Both the line containing "before = set(bpy.data.objects)" and the line containing "obj.parent = None" are to be reproduced exactly, along with every line between them, and nothing more.

#### SUPPLIED INFORMATION

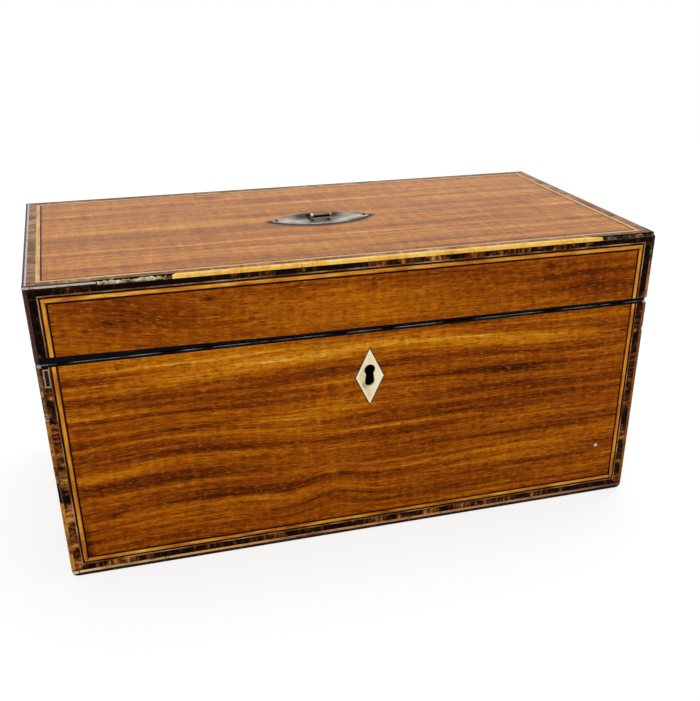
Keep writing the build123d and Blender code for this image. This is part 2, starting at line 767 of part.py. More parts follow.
def nail_spots():
    return [on_lid(sx * nail_spread, 0, plate_proud) for sx in (-1, 1)]


def nail_hole():
    return Cylinder(nail_shank + pilot_fit, 2 * (nail_length + nail_tip_gap))


def nail():
    """Round-headed brass nail standing on the plate's tip."""
    shank = Pos(0, 0, -nail_length / 2) * Cylinder(nail_shank, nail_length)
    ball = (nail_head ** 2 + nail_rise ** 2) / (2 * nail_rise)
    head = Pos(0, 0, nail_rise - ball) * Sphere(ball) & Pos(0, 0, ball) * Box(2 * ball, 2 * ball, 2 * ball)
    return shank + head


# ---- Inside --------------------------------------------------------------------------------
def wall_linings(z0, z1):
    """Baize on the inner faces of the four walls."""
    y, x = inner_y - lining, inner_x - lining
    return [block(-inner_x, inner_x, -inner_y, -y, z0, z1), block(-inner_x, inner_x, y, inner_y, z0, z1),
            block(-inner_x, -x, -y, y, z0, z1), block(x, inner_x, -y, y, z0, z1)]


def body_lining():
    walls = wall_linings(base_board + lining, wall_top)
    return cut_all(walls, [lock_space(lining_gap)])


def rack_board(x, cuts):
    """A notched board across the box, standing on the floor between the linings."""
    y = inner_y - lining
    floor = base_board + lining
    rack = block(x - rack_thick / 2, x + rack_thick / 2, -y, y, floor, floor + rack_height)
    return rack - cuts


def notches(x, width, depth, round_foot):
    """Open-topped notches for the knives, on even centres."""
    top = base_board + lining + rack_height
    cuts = []
    for k in range(knives):
        y = (k - (knives - 1) / 2) * knife_pitch
        low = top - depth + (width / 2 if round_foot else 0)
        cuts.append(block(x - rack_thick, x + rack_thick, y - width / 2, y + width / 2, low, top + 1))
        if round_foot:
            cuts.append(rod((x - rack_thick, y, low), (x + rack_thick, y, low), width / 2))
    return cuts


def main():
    os.makedirs("parts", exist_ok=True)

    body = {face: body_inlay(face) for face in ("front", "back", "left", "right")}
    body["front"]["field"] = [body["front"]["field"][0]
                              - through_front(diamond(inlay_gap), -half_y - 1, -board_y + 1)]
    lid = {face: lid_inlay(face) for face in ("front", "back", "left", "right")}
    lid["front"] = cut_woods(lid["front"], [lip_made_up()])
    lid["top"] = top_inlay()
    lid["top"]["field"] = cut_all(lid["top"]["field"],
                                  [plate_blank(plate_fit), *at(nail_spots(), nail_hole())])

    write("body_front_board", [body_front_board()])
    write("body_back_board", [body_back_board()])
    write("body_left_board", [end_board(-1, base_board, wall_top)])
    write("body_right_board", [end_board(1, base_board, wall_top)])
    write("body_base", [body_base()])
    write("lid_front_board", [lid_front_board()])
    write("lid_back_board", [lid_back_board()])
    write("lid_left_board", [end_board(-1, lid_wood, lid_ceiling)])
    write("lid_right_board", [end_board(1, lid_wood, lid_ceiling)])
    write("lid_top_board", [lid_top()])

    for part, faces in (("body", body), ("lid", lid)):
        for face, pieces in faces.items():
            write(f"{part}_{face}_veneer", pieces["field"])
        for wood, node in (("crossband", "crossbanding"), ("boxwood", "boxwood_lines"),
                           ("ebony", "ebony_lines")):
            write(f"{part}_{node}", [p for pieces in faces.values() for p in pieces[wood]])

    for part, (boxwood, ebony) in (("body", body_edges()), ("lid", lid_edges())):
        write(f"{part}_boxwood_edge", boxwood)
        write(f"{part}_ebony_edge", ebony)

    write("body_lip", cut_all(lip_ring(wall_top, body_height),
                              [selvedge_space(), *leaf_spaces(wall_top - 1, body_height + 1)]))
    left, right, front, back = lip_ring(lid_low, lid_low)
    write("lid_lip", cut_all([left, right, front + lip_made_up(), back],
                             [link_space(), *leaf_spaces(lid_low - 1, lid_wood + 1)]))

    write("escutcheon", [escutcheon()])
    write("lock_case", [lock_case()])
    write("lock_cap", [lock_cap()])
    write("lock_pin", [lock_pin()])
    write("lock_bolt", [lock_bolt()])
    write("lock_screws", at(LOCK_SCREWS, screw(lock_screw_length)))
    write("link_plate", [link_plate()])
    write("link_screws", at(LINK_SCREWS, screw()))

    write("body_hinge_leaves", hinge_leaves(-1, BODY_HINGE_SCREWS))
    write("lid_hinge_leaves", hinge_leaves(1, LID_HINGE_SCREWS))
    write("hinge_pins", hinge_pins())
    write("body_hinge_screws", at(BODY_HINGE_SCREWS, screw()))
    write("lid_hinge_screws", at(LID_HINGE_SCREWS, screw()))

    write("handle_plate", [handle_plate()])
    write("handle_bail", [bail()])
    write("handle_pivot", [bail_pin_rod()])
    write("handle_nails", at(nail_spots(), nail()))

    write("body_floor_lining", [block(-inner_x, inner_x, -inner_y, inner_y,
                                      base_board, base_board + lining)])
    write("body_wall_lining", body_lining())
    write("lid_wall_lining", wall_linings(lid_wood, lid_ceiling - lining))
    write("lid_ceiling_lining", [block(-inner_x, inner_x, -inner_y, inner_y,
                                       lid_ceiling - lining, lid_ceiling)])
    slots = notches(blade_rack_x, blade_slot, blade_slot_depth, round_foot=False)
    write("blade_rack", [rack_board(blade_rack_x, slots)])
    rests = notches(handle_rack_x, handle_notch, handle_notch_depth, round_foot=True)
    write("handle_rack", [rack_board(handle_rack_x, rests)])


main()
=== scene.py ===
import math

import bmesh
import bpy
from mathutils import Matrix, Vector, noise


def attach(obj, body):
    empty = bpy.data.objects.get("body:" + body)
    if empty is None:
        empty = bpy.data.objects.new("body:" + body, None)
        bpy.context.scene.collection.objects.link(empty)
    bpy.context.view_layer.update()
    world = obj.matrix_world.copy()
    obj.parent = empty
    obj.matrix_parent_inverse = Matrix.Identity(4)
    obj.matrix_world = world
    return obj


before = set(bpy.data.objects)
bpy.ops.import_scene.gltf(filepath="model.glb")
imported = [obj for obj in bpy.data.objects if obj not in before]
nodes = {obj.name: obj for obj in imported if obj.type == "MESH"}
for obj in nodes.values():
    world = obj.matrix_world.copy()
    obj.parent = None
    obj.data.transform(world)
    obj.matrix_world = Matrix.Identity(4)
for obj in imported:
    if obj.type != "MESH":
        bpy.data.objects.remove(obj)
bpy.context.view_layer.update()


# ---- Stage ---------------------------------------------------------------------------------
# The box stands on a plain pale floor under one broad soft lamp overhead and a weaker one in
# front. The floor and the world beyond it are white to look at and keep a soft shadow.
def put(tree, kind, values=None, **settings):
    """Add a node; each value is a number, a colour or the socket that feeds it."""
    new = tree.nodes.new("ShaderNode" + kind)
    for name, value in settings.items():
        setattr(new, name, value)
    for socket, value in (values or {}).items():
        if isinstance(value, bpy.types.NodeSocket):
            tree.links.new(value, new.inputs[socket])
        else:
            new.inputs[socket].default_value = value
    return new


def sums(tree, operation, first, second=0.0, clamp=False):
    """One sum on two numbers or sockets."""
    return put(tree, "Math", {0: first, 1: second}, operation=operation, use_clamp=clamp).outputs[0]


def vectors(tree, operation, first, second=(0, 0, 0)):
    """One sum on two vectors; a length or a distance comes out as a number."""
    made = put(tree, "VectorMath", {0: first, 1: second}, operation=operation).outputs
    return made["Value" if operation in ("LENGTH", "DISTANCE") else "Vector"]


def between(tree, value, low=0.0, high=1.0, start=0.0, end=1.0):
    """From start to end while the value goes from low to high, and level beyond them."""
    return put(tree, "MapRange", {0: value, 1: low, 2: high, 3: start, 4: end}).outputs[0]


def where_on(tree):
    """Object coordinates: the place on the piece, in metres."""
    return put(tree, "TexCoord").outputs["Object"]


def piece_of(name, shape):
    """The finished bmesh as an object of the scene."""
    piece = bpy.data.objects.new(name, bpy.data.meshes.new(name))
    shape.to_mesh(piece.data)
    shape.free()
    bpy.context.scene.collection.objects.link(piece)
    return piece


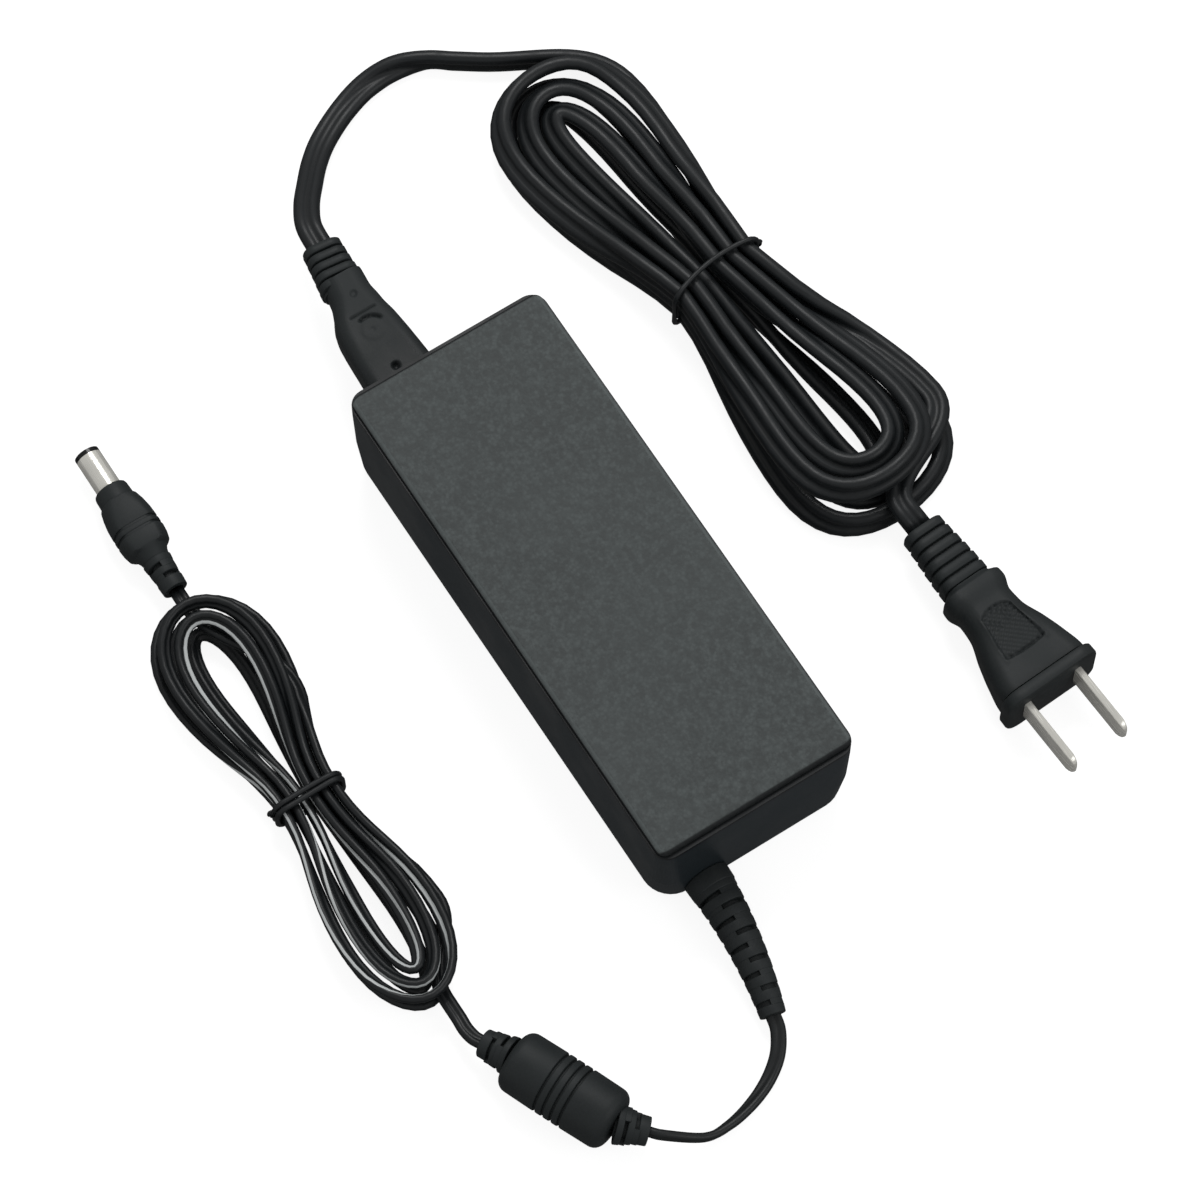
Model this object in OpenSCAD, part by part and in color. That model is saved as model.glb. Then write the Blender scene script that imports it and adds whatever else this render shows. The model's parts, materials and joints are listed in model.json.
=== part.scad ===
// Laptop power adapter: a mains-to-DC brick, its two-core mains cord set and its output cord.
// Millimetres, +Z up. The origin is the centre of the brick's bottom face, +X runs from the
// mains inlet end to the output end, and everything lies on the plane z = 0.

/* [Brick] */
// Length of the brick
brick_l = 118; // [116:1:124]
// Width of the brick
brick_w = 46; // [46:1:50]
// Height of the brick
brick_h = 30; // [30:1:33]
// Radius of the brick's upright corners
corner_r = 3.6; // [3.4:0.1:4]
// Radius of the lid's top edge
lid_edge_r = 1.1; // [0.8:0.1:1.2]
// Radius of the bottom edge
base_edge_r = 4.5; // [4:0.5:4.5]
// Thickness of the moulded walls
wall = 2; // [1.8:0.1:2.2]
// Height of the lower shell's rim
seam_z = 28.4; // [28:0.1:28.5]
// Width of the groove between the shells
seam_gap = 0.2; // [0.2:0.05:0.25]
// Width of the ledge round the lid at the brick's two ends
ledge_end = 0.9; // [0.7:0.1:1]
// Width of the ledge along the brick's two sides
ledge_side = 0.4; // [0.3:0.1:0.6]

/* [Mains inlet] */
// Sideways place of the inlet on the brick's end
inlet_y = -8; // [-8:0.5:0]
// Height of the inlet's axis
inlet_z = 15; // [14:0.5:16]
// Distance between the two inlet pins
pin_pitch = 8.6; // [8.6]
// Diameter of an inlet pin
pin_d = 2.4; // [2.4]
// Length of the connector's nose inside the inlet
nose_l = 12; // [11:0.5:12]

/* [Mains cord] */
// Width of the flat mains flex
ac_cord_w = 5.6; // [5.2:0.1:5.6]
// Thickness of the flat mains flex
ac_cord_t = 3; // [2.8:0.1:3]
// Distance between the plug's two blades
blade_pitch = 12.7; // [12.7]
// Length of a blade outside the plug
blade_l = 16; // [15.9:0.1:18]

/* [Output cord] */
// Width of the twin output flex
dc_cord_w = 3.2; // [3:0.1:3.2]
// Thickness of the twin output flex
dc_cord_t = 1.8; // [1.6:0.1:1.8]
// Outside diameter of the output plug's barrel
barrel_od = 5.5; // [5.5]
// Inside diameter of the output plug's contact
barrel_id = 2.5; // [2.5]
// Length of barrel in front of the plug's handle
barrel_l = 9.5; // [9:0.5:10]
// Diameter of the moulded ferrite choke
choke_d = 13.4; // [13:0.1:13.6]
// Length of the moulded ferrite choke
choke_l = 24.5; // [24:0.5:25]

/* [Hidden] */
$fn = 48;
HULL_FN = 32;
EPS = 0.01;

SHELL_BLACK = [0.13, 0.16, 0.18];
LID_GREY = [0.27, 0.29, 0.29];
RUBBER_BLACK = [0.15, 0.16, 0.17];
METAL = [0.78, 0.78, 0.76];
COPPER = [0.8, 0.5, 0.3];

brick_end = brick_l / 2;
lid_z = seam_z + seam_gap;

// ---------- shared shapes ----------

// A rectangle with round corners.
module round_rect(l, w, r) {
    square([l - 2 * r, w], center = true);
    square([l, w - 2 * r], center = true);
    for (sx = [-1, 1])
        for (sy = [-1, 1])
            translate([sx * (l / 2 - r), sy * (w / 2 - r)]) circle(r);
}

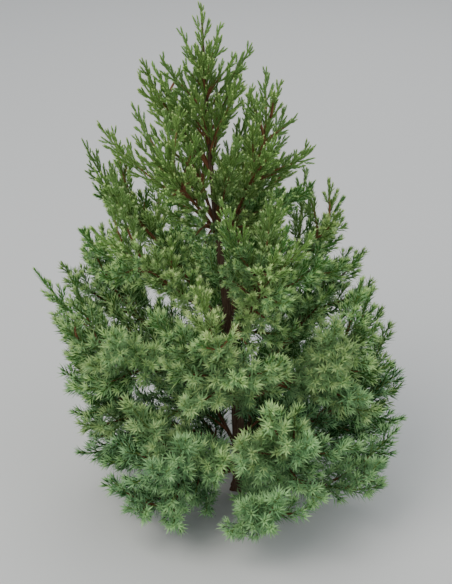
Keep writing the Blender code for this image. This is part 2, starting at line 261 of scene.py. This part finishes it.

########

WRITTEN RESPONSE
before = set(bpy.data.objects)
bpy.ops.import_scene.gltf(filepath="model.glb")
imported = [obj for obj in bpy.data.objects if obj not in before]
nodes = {obj.name: obj for obj in imported if obj.type == "MESH"}
for obj in nodes.values():
    world = obj.matrix_world.copy()
    obj.parent = None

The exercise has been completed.